Eine der Wiegen der Branche
Bundesweit gibt es nach Schätzungen des Verbands der deutschen Pinsel- und Bürstenhersteller (VDPB) rund 140 meist mittelständische Bürsten- und Pinselhersteller mit circa 6.600 Beschäftigten, die zusammen etwa 1,1 Milliarden Euro im Jahr umsetzen. Laut VDPB-Geschäftsführer Thomas Holland-Letz ist Todtnau „eine der Wiegen der deutschen Bürstenindustrie und beherbergt bis heute führende, gut aufgestellte Hersteller und spezialisierte Maschinenbauer“.
Den Grundstein dafür legte der Müllerssohn Leodegar Thoma, der abends das Mehl zusammenfegen musste und dafür Schweinsborsten in länglichen Holzbrettchen befestigte. Später machte er sich in Todtnau mit dem Herstellen von Bürsten selbstständig und führte 1770 dabei die Arbeitsteilung ein. Dieses Jahr gilt als Beginn der Bürstenproduktion in Todtnau, obwohl auch schon davor Männer und Frauen in Heimarbeit Bürsten gefertigt hatten. Die Besonderheit des neuen Verfahrens war, „dass sich einer der Arbeiter nur mit dem Ordnen der Borsten beschäftigte, ein anderer mit der Herstellung der Bürstenhölzer und ein dritter übernahm das Einziehen der Borsten“. Dies schreibt der Spezialist für die Todtnauer Bürstengeschichte Benno Dörflinger, der selbst rund 50 Jahre für die Firma Zahoransky gearbeitet hat, in der Branchenzeitschrift Brush Scene (Ausgabe November/Dezember 2019). Leodegar Thomas Mitarbeiter seien in kurzer Zeit Spezialisten geworden und hätten ihre Produkte schneller und günstiger herstellen können als gewöhnliche Bürstenmacher.
Die Rolle der Händler
Eine wichtige Rolle bei der Entwicklung der Branche kam den Bürstenhändlern zu, die von den Todtnauer Herstellern gemeinsam bis nach Frankreich und Tirol geschickt wurden. „Ohne diese Händler hätte sich das Gewerbe nicht so entwickelt“, sagt Ralf Andreas Thoma, dessen Ururgroßvater im Jahr 1868 die Bürstenfabrik Carl Thoma (ab 1913 Vereinigte Bürstenfabriken, seit 1999 Interbros GmbH, siehe Seite 8) gegründet hatte. Ralf Andreas Thoma hat das Konzept für das Todtnauer Bürstenmuseum entwickelt, das diesen Herbst öffnen soll. Die Händler, so berichtet er, brachten von unterwegs Schweinsborsten in die Heimat, mit denen die Todtnauer wiederum neue Bürsten herstellen konnten. Das Gewerbe wuchs. „Holz war da, die Arbeit war knapp“, erklärt Benno Dörflinger. Der Bergbau sei zurückgegangen, ansonsten habe es in Todtnau nur die Landwirtschaft gegeben.

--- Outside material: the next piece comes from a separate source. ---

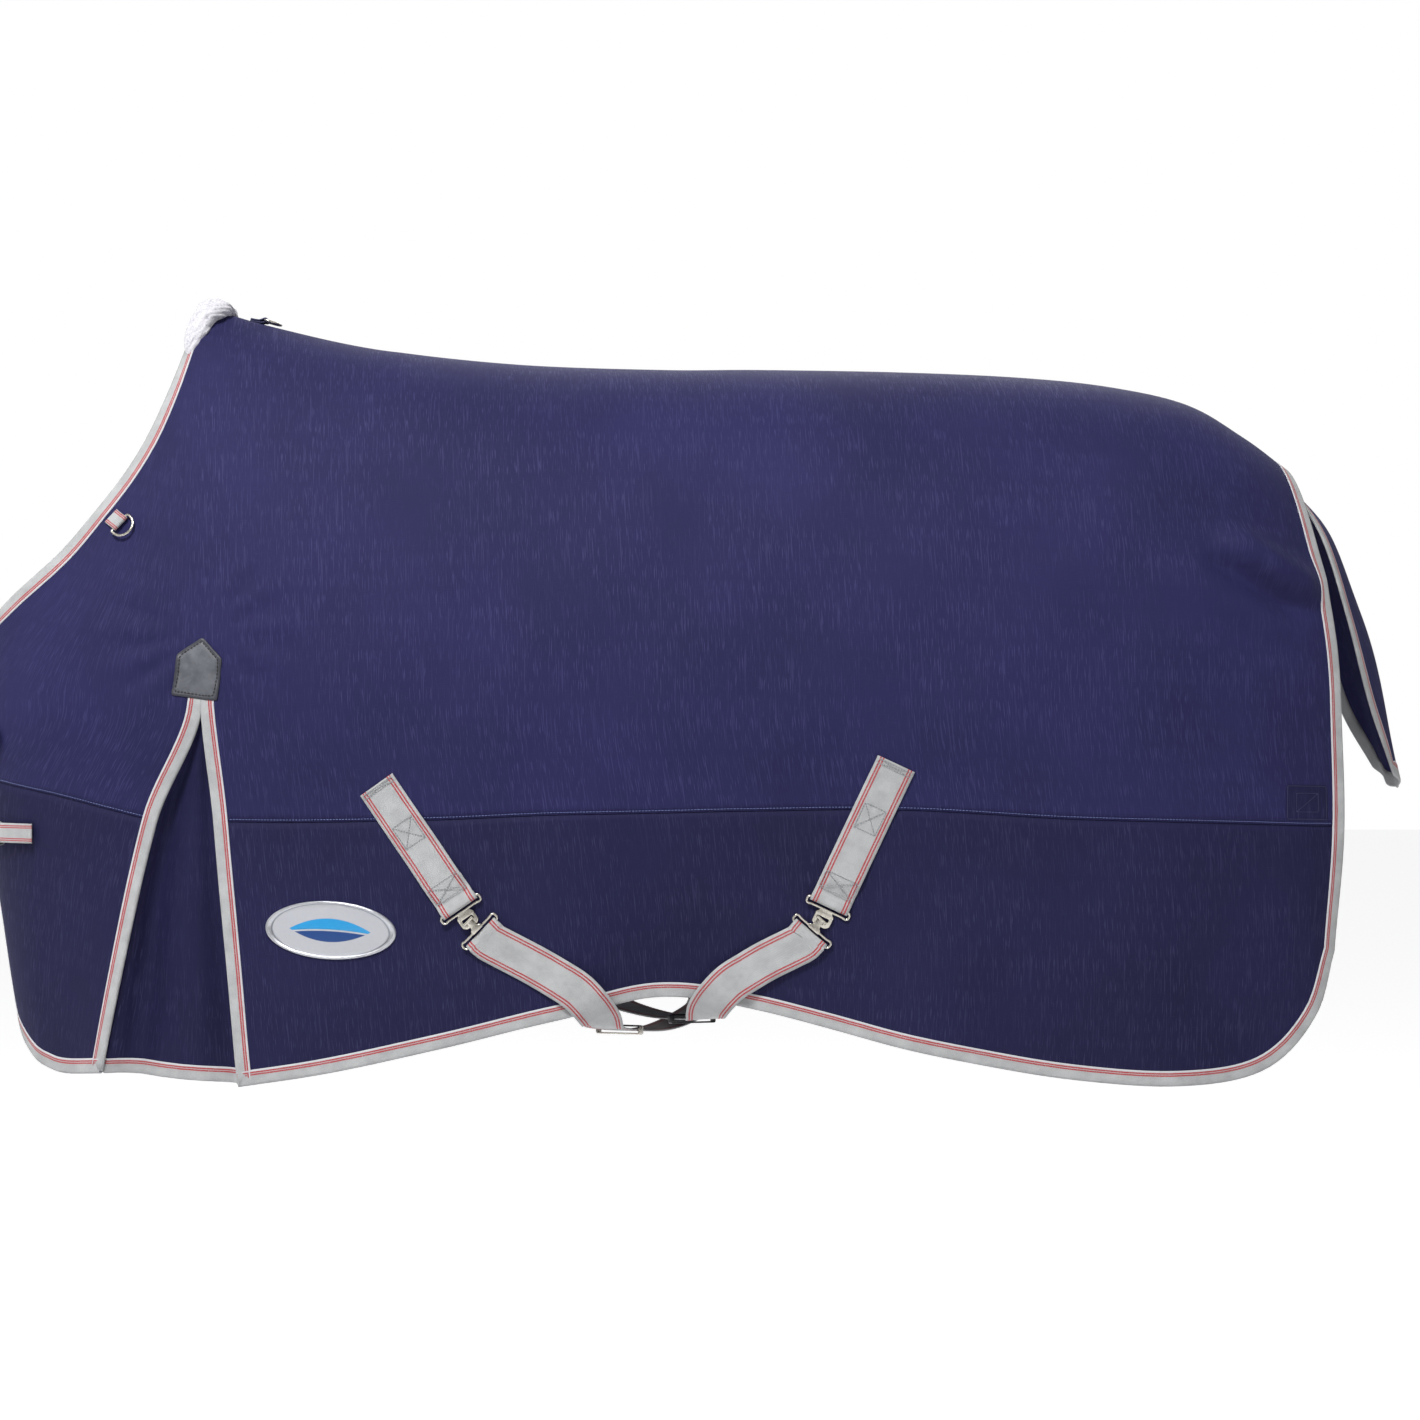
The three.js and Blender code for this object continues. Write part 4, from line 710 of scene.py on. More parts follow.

Im 19. Jahrhundert entstanden im Zuge der Industrialisierung an verschiedenen Orten in Deutschland nach und nach Bürstenfabriken. Die erste in Todtnau war laut Benno Dörflinger die 1823 gegründete Bürstenfabrik Ludwig Klingele. Von der weiß er aber nur, dass der spätere Inhaber zu jener Handvoll Todtnauer Unternehmern gehörte, die ihre Produkte 1873 gemeinsam auf der Weltausstellung in Wien präsentierten. Das gemeinsame Agieren beim Vertrieb der Produkte wie auf dieser Messe, so sagt Museumsmacher Ralf Andreas Thoma, sei eine Besonderheit der Todtnauer Bürstenunternehmer gewesen und auch ein Geheimnis ihres Erfolges. Zu den im 19. Jahrhundert gegründeten Bürstenmanufakturen zählen auch Firmen wie Wissler, Faller, Keller und Thoma (siehe Chronologie Seite 10). Die meisten von ihnen hatten zu Beginn ein breites Portfolio, produzierten viele Jahre Besen, Handfeger und weitere Haushaltsbürsten, manche auch Zahnbürsten. Die Branche wuchs stetig: „Bis Anfang des 20. Jahrhunderts gab es in Todtnau wohl keine Familie, die nichts mit der Herstellung von Bürsten zu tun hatte“, schätzt Thoma.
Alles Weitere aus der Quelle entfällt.